BEGIN DATA LINES

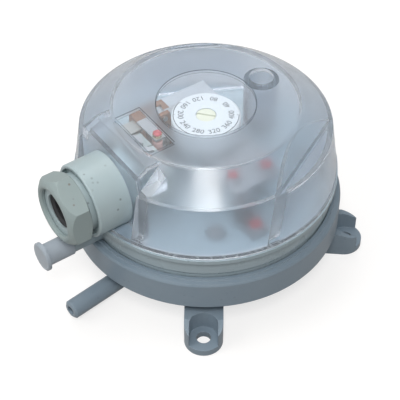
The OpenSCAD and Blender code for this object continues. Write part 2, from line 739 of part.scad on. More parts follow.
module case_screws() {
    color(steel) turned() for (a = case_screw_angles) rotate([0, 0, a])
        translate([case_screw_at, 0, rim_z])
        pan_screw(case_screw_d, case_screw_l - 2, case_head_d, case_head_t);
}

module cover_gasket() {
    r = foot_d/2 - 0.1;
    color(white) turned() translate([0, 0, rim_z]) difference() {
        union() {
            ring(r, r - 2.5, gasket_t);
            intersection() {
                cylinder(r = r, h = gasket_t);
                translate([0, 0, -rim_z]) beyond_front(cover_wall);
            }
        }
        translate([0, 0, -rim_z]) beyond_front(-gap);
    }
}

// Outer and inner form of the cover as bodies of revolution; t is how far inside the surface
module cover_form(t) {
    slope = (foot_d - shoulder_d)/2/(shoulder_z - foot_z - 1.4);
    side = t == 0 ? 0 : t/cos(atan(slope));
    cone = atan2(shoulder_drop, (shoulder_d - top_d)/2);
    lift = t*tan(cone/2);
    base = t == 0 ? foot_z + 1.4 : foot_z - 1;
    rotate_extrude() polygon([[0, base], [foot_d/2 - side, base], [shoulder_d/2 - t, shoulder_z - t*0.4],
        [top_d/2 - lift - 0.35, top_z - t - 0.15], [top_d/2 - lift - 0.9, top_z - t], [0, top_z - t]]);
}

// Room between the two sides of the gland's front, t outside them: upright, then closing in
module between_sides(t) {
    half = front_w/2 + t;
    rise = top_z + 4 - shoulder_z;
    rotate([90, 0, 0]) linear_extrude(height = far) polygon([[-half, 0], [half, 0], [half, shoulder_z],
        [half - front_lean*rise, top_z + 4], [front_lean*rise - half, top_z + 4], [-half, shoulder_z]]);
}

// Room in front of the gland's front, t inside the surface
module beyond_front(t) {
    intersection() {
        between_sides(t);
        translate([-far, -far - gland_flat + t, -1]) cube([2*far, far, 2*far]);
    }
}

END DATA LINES

◆ TASK TO COMPLETE: Reproduce the whole listing word for word.

◆ SOLUTION TO THIS TASK:
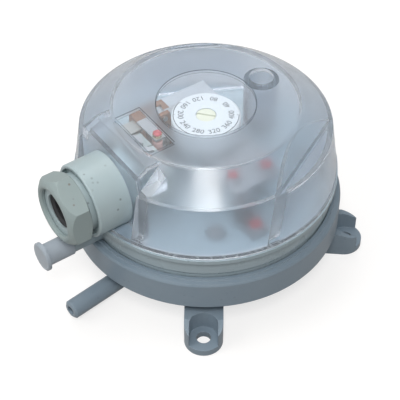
The OpenSCAD and Blender code for this object continues. Write part 2, from line 739 of part.scad on. More parts follow.
module case_screws() {
    color(steel) turned() for (a = case_screw_angles) rotate([0, 0, a])
        translate([case_screw_at, 0, rim_z])
        pan_screw(case_screw_d, case_screw_l - 2, case_head_d, case_head_t);
}

module cover_gasket() {
    r = foot_d/2 - 0.1;
    color(white) turned() translate([0, 0, rim_z]) difference() {
        union() {
            ring(r, r - 2.5, gasket_t);
            intersection() {
                cylinder(r = r, h = gasket_t);
                translate([0, 0, -rim_z]) beyond_front(cover_wall);
            }
        }
        translate([0, 0, -rim_z]) beyond_front(-gap);
    }
}

// Outer and inner form of the cover as bodies of revolution; t is how far inside the surface
module cover_form(t) {
    slope = (foot_d - shoulder_d)/2/(shoulder_z - foot_z - 1.4);
    side = t == 0 ? 0 : t/cos(atan(slope));
    cone = atan2(shoulder_drop, (shoulder_d - top_d)/2);
    lift = t*tan(cone/2);
    base = t == 0 ? foot_z + 1.4 : foot_z - 1;
    rotate_extrude() polygon([[0, base], [foot_d/2 - side, base], [shoulder_d/2 - t, shoulder_z - t*0.4],
        [top_d/2 - lift - 0.35, top_z - t - 0.15], [top_d/2 - lift - 0.9, top_z - t], [0, top_z - t]]);
}

// Room between the two sides of the gland's front, t outside them: upright, then closing in
module between_sides(t) {
    half = front_w/2 + t;
    rise = top_z + 4 - shoulder_z;
    rotate([90, 0, 0]) linear_extrude(height = far) polygon([[-half, 0], [half, 0], [half, shoulder_z],
        [half - front_lean*rise, top_z + 4], [front_lean*rise - half, top_z + 4], [-half, shoulder_z]]);
}

// Room in front of the gland's front, t inside the surface
module beyond_front(t) {
    intersection() {
        between_sides(t);
        translate([-far, -far - gland_flat + t, -1]) cube([2*far, far, 2*far]);
    }
}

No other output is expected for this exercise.